Don't repeat US mistakes on climate change: Clinton

Image

Bloomberg Mumbai

Secretary of State Hillary Clinton acknowledged that the US made mistakes that added to global warming and said India should not repeat them.

“We, along with other developed countries, have contributed significantly to the problem that we face with climate change,” Clinton told reporters in Mumbai today after a meeting with Indian business leaders. “We are hoping that a great country like India will not make the same mistakes.”

Clinton, visiting India to showcase trade and security ties, will try to bridge differences with the world’s largest democracy, whose cooperation is essential to slow climate change. India’s Prime Minister Manmohan Singh said before the G8 summit in Italy this month that developed countries must bear “historic responsibility” for industrial emissions of greenhouse gases they have produced.

 

India contributes 4 per cent of the world’s emissions from burning fossil fuels, compared with 20 per cent from the US, and the South Asian nation has opposed any limits on emissions that would slow its growth.

Output of greenhouse gases, including carbon dioxide from activities including power generation, is blamed for global warming.

“There is no inherent contradiction between poverty eradication and moving toward a low-carbon economy,” Clinton said. “We believe India is innovative and entrepreneurial enough to figure out how to deal with climate change while continuing to lift people out of poverty and develop at a rapid rate.”

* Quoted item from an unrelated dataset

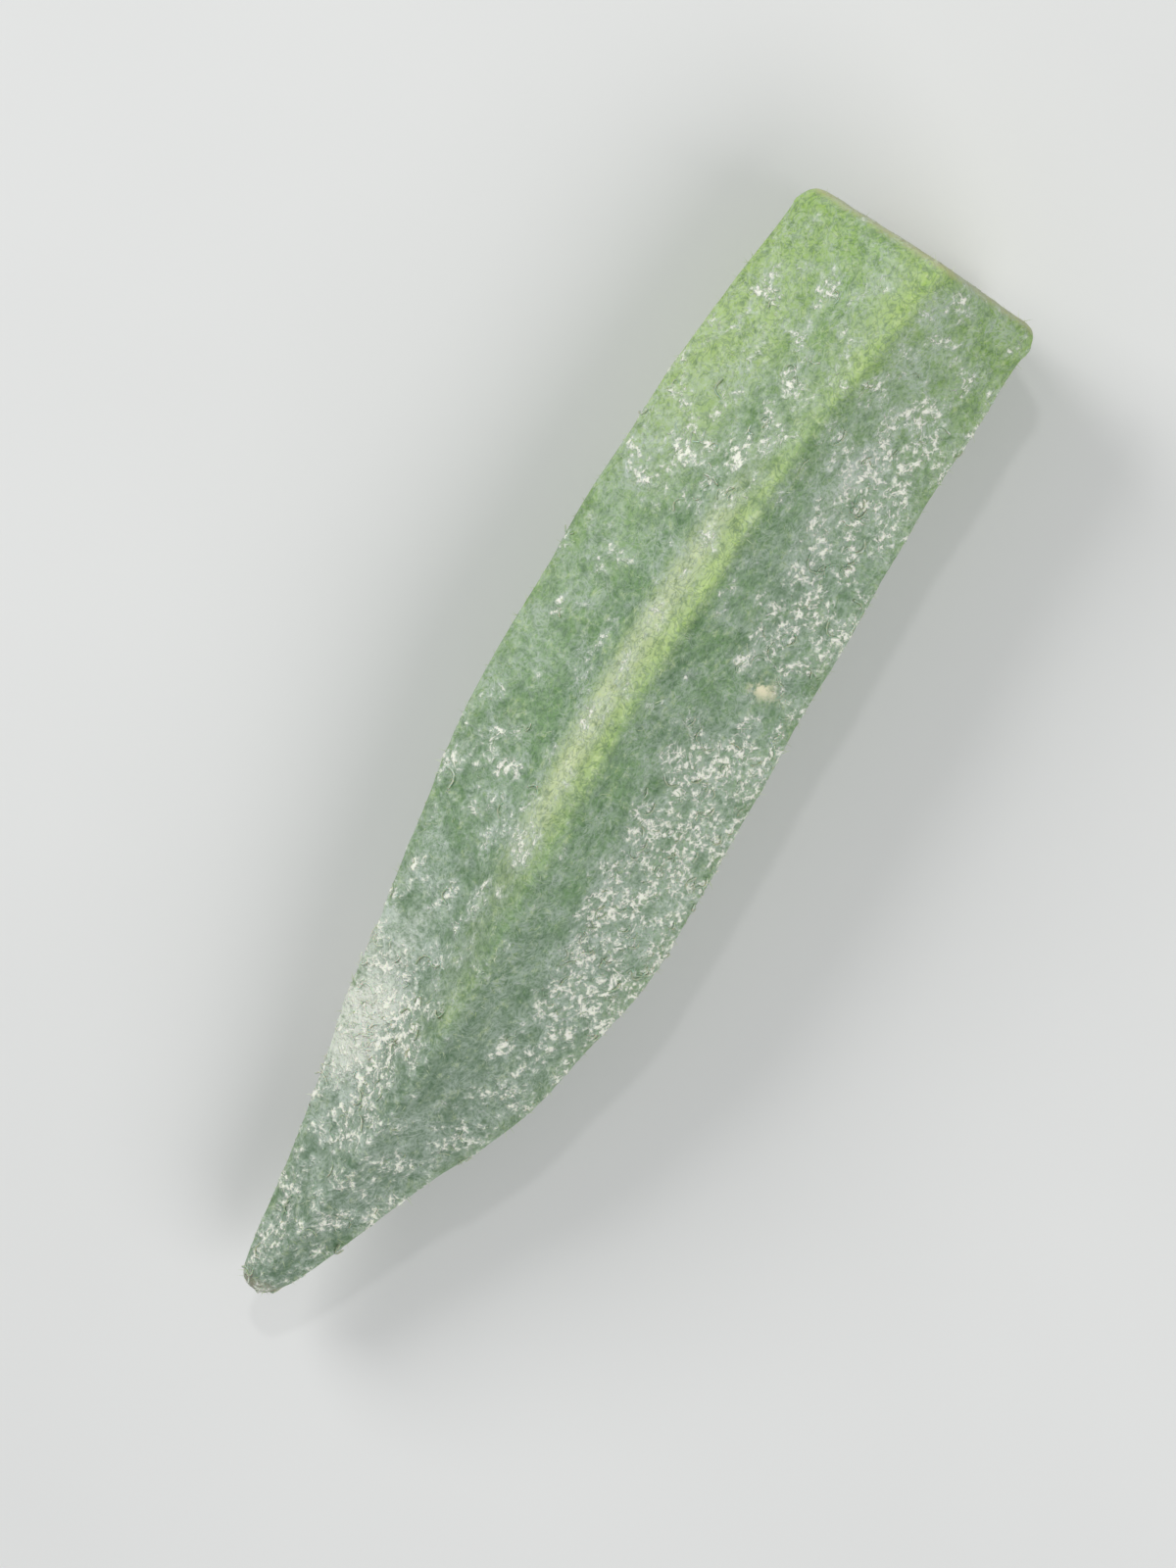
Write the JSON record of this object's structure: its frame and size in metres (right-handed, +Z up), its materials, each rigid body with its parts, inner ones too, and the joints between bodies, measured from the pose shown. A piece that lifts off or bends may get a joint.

Climate change was discussed at the meeting with Indian business leaders, including Mukesh Ambani, chairman of Reliance Industries, India’s most valuable company; Ratan Tata, chairman of the Tata Group, and Chanda Kochhar, chief executive officer of ICICI Bank, the second-largest by assets.

Right to pollute
Ambani said India and the US need to set up “self- sustaining institutions” rather than argue about who has the right to pollute. “The time is now,” Ambani said. “My perception is the Indian corporate sector is ready to do more.”

A successor agreement to the 1997 Kyoto Protocol is being negotiated this year under United Nations-sponsored talks culminating in a summit in Copenhagen in December. Almost 200 nations will gather in an attempt to craft a new climate treaty to replace the Kyoto Protocol, which expires in 2012.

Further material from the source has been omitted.